Tuesday, February 24, 2015

I Can't Do It Alone

Being a mother after salvation is the greatest gift I have received here on earth. My love for my kids is indescribable. I am coming to realize that they won't know this though until they receive the gift of becoming a parent themselves...

These past 2 weeks have been trying as a mom for me. Lately I'm dealing with bad attitudes, ungratefulness, bickering and fighting, stubbornness and temper tantrums. I want to just scream, being honest sometimes I do blow my lid and then I feel bad. I don't believe that there is any mother on earth who wants to be a bad mother or desires harm for her children. Deep inside we want what's best for them and we dream that one day they will grow into all God has created them to be.

I can't do it though and neither can you. We in our own strength can't form these beautifully well rounded children.
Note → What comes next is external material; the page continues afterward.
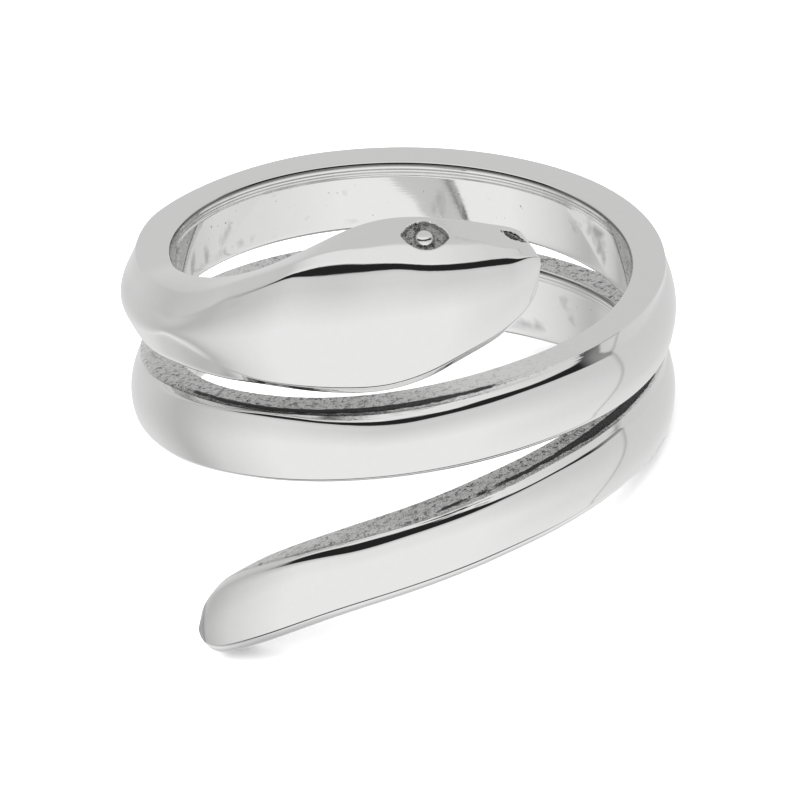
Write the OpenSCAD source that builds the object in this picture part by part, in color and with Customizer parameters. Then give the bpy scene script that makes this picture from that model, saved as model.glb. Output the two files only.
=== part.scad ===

We can't make them love God, we can't make them be kind, we can't make them be thankful or grateful and don't even bring up selfishness because you can't make them be selfless friend. I have tried and the more I go toe to toe with them the more I am defeated.

So when we lay our head down at night and Satan reminds us of all our failing moments as a mom we help him pick up the knife and stab us in our heart laying defeated dead and hopeless. Are you starting to picture the weeks I have had as a mom. Oh I love my babies and I'd go to the ends of the earth for them but boy it's a tough job.

Some give up you know, they check out and decide its easier not to parent and teach them the right way. These parents turn a blind eye to all their children are doing or they spend more time away from home rather then taking the responsibility of raising them. May we never be in the category of giving up because God never gives up on us! Matter of fact, lately I have been laughing inside as my kids have been acting out in stubbornness, selfishness and tantrums. I asked God "do I look like this as your daughter?" Ha ha ha... And He, to this day hasn't given up on me.

Friend I can't do this without Christ and neither can you. We don't force our children to be better we show them. We don't teach them not to lie we show them how never to tell a lie... You see, a child is as great as His teacher once fully trained. I believe that we will face seasons where we see nothing but our children's flesh showing and that is absolutely normal. We must never waiver and give up though. They in time will learn to walk in the Spirit if we are showing them this.

At night when they are fast asleep I lay hands on my babies (even my almost 12 year old) I lift up their weaknesses and failures I pray for the things I know they need and even the things I don't know they need. I can't do it but He can!

I believe God brings us to things so that He can reveal His strength and greatness to us. Right now in the season of parenting I am realizing that I can only be the best mom with His strength. Everyday I must glean from the greatest parent, I must spend time with Him and hearing His word and I must ask for more of Him and less of me. Because you see like you and every mother reading this in my heart I want my babies to grow and be all He is calling them to be!

Thanks for listening,
A mother who needs Him

Thursday, February 19, 2015

Who Am i

These past couple of weeks I have become overwhelmed and humbled by the fact that the one true God would use a woman like me.

I haven't wrote in a few weeks and this time I'm happy to say its not because I've had bad distractions. Not this time. This time I have been serving and seeking the Lord and had to take a break from my phone. As much as I love my phone too much of it can drive me nuts!

I have wanted to share so much over the past weeks though. Tonight as I lay in bed the one thing that's heavy on my heart is the lost and broken.

Again as I have sought out the Father He has put me in a place where I am able to spend some time with the hurting. Who am i, that God would want me to be His hands and feet. I have been reflecting on Jesus and His ministry here on earth and how He loved everyone. He touched the blind, the leper, the deaf and the sinner. He fed the poor and ate with the tax collectors.


Sometimes as believers we are so blessed by God that we forget what we are truly placed here on earth to do. We forget that we are called to love the lost and not judge them. We are called to feed the poor and not shy away from them thinking in our head "they are poor because of their choices". We are called to put our faith in Christ to action.

As I reflect how blessed I am I can't lose the memory of where I once was. I was poor, I was lost and I was broken. It was Christ who made me whole. It is Christ who meets my needs and its because of HIM that I have been found. I don't ever want to be in a place where I look at people through the eyes of the Pharisees. They were the ones Jesus rebuked ya know.

Sweet friends there are hundreds of hurting people who don't know Christ and are on their way to hell. May we ask the Lord to be broken for what breaks His heart and may we ask the Lord for the love that He has for the lost and poor.

Take these words in love because they came from my heart. Everyday is a new opportunity to show Gods love to the people He came to save. 💙

Who am i that the Lord of all the earth would want me to be His hands and feet.